Exercise description.
From the entries below, copy exactly the lines from the one that contains "Turn this picture" through the one that contains "const UP = new THREE.Vector3(0, 0, 1);", both included, and only those.
** BEGIN **
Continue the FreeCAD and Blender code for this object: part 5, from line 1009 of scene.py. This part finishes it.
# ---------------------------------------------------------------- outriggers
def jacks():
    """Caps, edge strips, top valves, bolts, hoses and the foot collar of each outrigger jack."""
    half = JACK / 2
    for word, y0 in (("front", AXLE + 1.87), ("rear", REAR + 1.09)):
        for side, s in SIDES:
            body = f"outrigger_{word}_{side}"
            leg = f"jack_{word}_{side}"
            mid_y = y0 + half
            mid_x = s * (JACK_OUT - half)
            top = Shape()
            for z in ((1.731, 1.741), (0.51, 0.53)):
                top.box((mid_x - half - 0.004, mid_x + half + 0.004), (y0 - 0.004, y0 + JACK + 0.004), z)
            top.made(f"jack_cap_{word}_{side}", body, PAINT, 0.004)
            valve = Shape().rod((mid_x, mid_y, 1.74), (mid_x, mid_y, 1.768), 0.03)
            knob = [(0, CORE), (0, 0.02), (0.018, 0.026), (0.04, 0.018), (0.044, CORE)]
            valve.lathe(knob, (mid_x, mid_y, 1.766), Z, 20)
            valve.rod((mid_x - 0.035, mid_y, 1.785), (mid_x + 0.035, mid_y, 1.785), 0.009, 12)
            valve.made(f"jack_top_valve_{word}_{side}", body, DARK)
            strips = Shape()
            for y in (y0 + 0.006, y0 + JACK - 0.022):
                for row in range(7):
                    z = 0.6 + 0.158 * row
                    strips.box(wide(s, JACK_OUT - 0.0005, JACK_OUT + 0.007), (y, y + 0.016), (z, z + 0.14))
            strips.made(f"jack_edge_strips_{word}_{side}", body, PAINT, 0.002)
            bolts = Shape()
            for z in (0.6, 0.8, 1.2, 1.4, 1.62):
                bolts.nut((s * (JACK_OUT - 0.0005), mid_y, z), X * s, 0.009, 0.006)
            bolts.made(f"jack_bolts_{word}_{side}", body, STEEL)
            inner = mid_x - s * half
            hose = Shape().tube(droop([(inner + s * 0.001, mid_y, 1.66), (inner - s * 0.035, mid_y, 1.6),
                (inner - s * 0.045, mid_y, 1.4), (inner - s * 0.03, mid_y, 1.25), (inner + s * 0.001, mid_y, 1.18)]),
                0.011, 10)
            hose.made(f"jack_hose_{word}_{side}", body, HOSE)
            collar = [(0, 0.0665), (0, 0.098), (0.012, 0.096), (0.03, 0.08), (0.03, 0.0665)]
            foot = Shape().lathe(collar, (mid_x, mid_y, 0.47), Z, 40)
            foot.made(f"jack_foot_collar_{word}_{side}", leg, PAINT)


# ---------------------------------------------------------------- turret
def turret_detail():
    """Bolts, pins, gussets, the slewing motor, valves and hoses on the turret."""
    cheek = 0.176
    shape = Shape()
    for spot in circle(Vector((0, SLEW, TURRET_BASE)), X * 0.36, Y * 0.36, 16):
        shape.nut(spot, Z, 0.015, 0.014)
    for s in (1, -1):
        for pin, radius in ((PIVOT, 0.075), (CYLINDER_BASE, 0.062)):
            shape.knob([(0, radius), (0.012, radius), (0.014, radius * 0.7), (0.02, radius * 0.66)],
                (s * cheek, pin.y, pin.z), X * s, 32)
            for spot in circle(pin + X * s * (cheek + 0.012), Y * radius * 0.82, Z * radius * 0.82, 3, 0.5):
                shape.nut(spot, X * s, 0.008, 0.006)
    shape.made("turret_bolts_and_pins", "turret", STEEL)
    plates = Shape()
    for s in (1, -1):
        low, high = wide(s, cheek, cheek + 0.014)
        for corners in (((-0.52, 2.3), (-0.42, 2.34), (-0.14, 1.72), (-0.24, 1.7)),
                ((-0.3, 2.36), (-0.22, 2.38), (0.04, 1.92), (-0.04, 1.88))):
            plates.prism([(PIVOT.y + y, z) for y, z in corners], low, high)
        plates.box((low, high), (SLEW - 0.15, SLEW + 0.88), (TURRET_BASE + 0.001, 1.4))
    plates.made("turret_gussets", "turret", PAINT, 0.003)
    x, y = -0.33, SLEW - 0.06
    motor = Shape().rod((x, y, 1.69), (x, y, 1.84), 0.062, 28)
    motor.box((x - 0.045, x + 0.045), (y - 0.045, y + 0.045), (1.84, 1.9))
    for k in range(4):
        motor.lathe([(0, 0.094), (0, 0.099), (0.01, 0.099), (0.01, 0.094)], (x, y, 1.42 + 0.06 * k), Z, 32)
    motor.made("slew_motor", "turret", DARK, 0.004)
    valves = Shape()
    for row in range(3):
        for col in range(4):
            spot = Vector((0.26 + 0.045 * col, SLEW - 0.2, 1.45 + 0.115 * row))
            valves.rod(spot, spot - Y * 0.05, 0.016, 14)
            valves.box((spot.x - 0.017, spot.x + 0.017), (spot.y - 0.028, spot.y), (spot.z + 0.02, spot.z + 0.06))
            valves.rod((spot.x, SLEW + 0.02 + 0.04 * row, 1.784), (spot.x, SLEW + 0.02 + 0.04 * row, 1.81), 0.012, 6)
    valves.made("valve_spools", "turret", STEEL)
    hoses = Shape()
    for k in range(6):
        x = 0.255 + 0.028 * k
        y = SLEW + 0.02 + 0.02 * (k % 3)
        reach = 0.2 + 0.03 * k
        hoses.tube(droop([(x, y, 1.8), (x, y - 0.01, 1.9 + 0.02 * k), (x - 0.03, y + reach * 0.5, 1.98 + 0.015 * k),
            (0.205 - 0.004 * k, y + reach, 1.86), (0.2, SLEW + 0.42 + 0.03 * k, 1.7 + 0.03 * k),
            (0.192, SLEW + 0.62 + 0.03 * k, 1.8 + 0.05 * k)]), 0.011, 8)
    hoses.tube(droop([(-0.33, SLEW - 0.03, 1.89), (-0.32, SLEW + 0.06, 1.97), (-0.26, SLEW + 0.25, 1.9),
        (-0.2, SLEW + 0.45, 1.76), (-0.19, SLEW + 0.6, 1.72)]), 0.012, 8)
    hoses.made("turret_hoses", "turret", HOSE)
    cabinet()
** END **
** BEGIN **
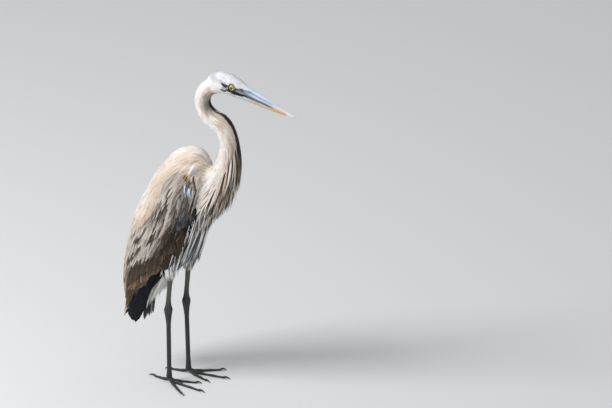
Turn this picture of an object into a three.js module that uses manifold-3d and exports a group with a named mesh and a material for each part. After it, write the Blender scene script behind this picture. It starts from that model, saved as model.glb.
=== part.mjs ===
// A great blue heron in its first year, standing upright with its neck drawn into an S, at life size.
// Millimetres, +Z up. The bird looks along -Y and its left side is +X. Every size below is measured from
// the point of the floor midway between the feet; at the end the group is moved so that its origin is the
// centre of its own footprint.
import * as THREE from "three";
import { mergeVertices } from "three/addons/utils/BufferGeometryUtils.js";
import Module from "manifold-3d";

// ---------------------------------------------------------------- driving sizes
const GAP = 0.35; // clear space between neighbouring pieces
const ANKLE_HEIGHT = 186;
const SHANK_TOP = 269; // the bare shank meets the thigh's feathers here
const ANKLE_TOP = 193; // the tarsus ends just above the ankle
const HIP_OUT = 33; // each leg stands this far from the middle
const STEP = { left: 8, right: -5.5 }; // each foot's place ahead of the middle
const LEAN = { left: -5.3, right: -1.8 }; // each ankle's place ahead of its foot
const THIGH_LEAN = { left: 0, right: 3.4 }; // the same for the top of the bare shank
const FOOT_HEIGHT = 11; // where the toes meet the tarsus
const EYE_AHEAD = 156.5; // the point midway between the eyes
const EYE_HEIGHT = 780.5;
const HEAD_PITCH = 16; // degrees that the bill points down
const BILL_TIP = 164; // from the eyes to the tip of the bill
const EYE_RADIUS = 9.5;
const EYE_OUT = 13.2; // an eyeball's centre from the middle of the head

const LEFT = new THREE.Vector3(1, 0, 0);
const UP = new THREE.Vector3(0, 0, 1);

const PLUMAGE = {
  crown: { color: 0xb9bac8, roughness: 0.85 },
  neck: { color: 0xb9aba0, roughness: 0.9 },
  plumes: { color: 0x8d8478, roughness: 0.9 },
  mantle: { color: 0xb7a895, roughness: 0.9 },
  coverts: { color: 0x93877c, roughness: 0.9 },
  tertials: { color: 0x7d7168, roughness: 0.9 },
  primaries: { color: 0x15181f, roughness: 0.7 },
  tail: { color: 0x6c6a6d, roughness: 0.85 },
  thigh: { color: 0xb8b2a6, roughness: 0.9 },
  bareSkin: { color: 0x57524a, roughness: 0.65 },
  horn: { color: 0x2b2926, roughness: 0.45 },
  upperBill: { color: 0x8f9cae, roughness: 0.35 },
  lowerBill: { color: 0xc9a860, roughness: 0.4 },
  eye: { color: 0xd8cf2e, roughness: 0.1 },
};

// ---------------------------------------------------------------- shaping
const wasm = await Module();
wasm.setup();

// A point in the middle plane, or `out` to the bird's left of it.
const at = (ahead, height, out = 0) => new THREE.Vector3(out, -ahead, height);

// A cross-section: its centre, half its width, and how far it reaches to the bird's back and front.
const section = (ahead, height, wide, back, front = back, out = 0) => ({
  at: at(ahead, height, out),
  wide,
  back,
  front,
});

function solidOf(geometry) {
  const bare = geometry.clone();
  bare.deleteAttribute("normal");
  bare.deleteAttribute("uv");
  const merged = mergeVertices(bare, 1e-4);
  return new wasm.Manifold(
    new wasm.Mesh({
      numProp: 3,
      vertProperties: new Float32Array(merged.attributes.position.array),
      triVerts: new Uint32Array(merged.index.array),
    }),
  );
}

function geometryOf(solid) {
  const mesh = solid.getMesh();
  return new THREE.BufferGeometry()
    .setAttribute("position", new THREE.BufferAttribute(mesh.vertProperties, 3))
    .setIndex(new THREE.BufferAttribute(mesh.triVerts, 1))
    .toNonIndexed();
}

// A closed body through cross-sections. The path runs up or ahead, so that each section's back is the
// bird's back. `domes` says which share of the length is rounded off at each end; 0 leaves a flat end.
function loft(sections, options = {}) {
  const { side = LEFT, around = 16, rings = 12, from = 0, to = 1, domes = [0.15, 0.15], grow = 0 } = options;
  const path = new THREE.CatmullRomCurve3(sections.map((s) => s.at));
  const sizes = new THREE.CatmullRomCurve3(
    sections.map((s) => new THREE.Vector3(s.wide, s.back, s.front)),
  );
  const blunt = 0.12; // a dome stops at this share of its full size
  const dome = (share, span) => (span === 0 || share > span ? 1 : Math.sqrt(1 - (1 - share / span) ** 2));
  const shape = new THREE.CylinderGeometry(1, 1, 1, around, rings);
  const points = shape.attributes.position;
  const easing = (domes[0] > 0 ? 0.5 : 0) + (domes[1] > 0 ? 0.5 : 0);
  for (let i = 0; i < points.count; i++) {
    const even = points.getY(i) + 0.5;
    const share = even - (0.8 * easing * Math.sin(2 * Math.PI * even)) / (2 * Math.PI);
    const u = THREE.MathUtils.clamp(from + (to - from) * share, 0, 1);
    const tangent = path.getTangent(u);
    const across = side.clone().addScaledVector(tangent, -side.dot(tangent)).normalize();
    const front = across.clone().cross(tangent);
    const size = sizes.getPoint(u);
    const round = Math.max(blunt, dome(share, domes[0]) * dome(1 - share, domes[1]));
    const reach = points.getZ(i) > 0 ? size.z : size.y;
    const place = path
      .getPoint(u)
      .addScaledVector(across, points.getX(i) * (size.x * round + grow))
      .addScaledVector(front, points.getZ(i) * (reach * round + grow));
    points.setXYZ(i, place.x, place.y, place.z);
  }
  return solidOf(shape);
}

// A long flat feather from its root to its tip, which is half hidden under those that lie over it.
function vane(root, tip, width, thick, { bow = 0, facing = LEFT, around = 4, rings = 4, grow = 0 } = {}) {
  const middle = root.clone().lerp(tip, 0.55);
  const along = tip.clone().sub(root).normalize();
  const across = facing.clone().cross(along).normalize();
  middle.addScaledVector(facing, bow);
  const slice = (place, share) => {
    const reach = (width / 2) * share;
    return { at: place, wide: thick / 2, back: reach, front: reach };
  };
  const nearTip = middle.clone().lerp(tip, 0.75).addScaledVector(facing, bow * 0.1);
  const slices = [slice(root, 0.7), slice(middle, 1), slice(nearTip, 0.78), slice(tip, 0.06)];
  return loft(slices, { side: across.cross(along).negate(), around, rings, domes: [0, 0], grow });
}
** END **
Task solution.
Turn this picture of an object into a three.js module that uses manifold-3d and exports a group with a named mesh and a material for each part. After it, write the Blender scene script behind this picture. It starts from that model, saved as model.glb.
=== part.mjs ===
// A great blue heron in its first year, standing upright with its neck drawn into an S, at life size.
// Millimetres, +Z up. The bird looks along -Y and its left side is +X. Every size below is measured from
// the point of the floor midway between the feet; at the end the group is moved so that its origin is the
// centre of its own footprint.
import * as THREE from "three";
import { mergeVertices } from "three/addons/utils/BufferGeometryUtils.js";
import Module from "manifold-3d";

// ---------------------------------------------------------------- driving sizes
const GAP = 0.35; // clear space between neighbouring pieces
const ANKLE_HEIGHT = 186;
const SHANK_TOP = 269; // the bare shank meets the thigh's feathers here
const ANKLE_TOP = 193; // the tarsus ends just above the ankle
const HIP_OUT = 33; // each leg stands this far from the middle
const STEP = { left: 8, right: -5.5 }; // each foot's place ahead of the middle
const LEAN = { left: -5.3, right: -1.8 }; // each ankle's place ahead of its foot
const THIGH_LEAN = { left: 0, right: 3.4 }; // the same for the top of the bare shank
const FOOT_HEIGHT = 11; // where the toes meet the tarsus
const EYE_AHEAD = 156.5; // the point midway between the eyes
const EYE_HEIGHT = 780.5;
const HEAD_PITCH = 16; // degrees that the bill points down
const BILL_TIP = 164; // from the eyes to the tip of the bill
const EYE_RADIUS = 9.5;
const EYE_OUT = 13.2; // an eyeball's centre from the middle of the head

const LEFT = new THREE.Vector3(1, 0, 0);
const UP = new THREE.Vector3(0, 0, 1);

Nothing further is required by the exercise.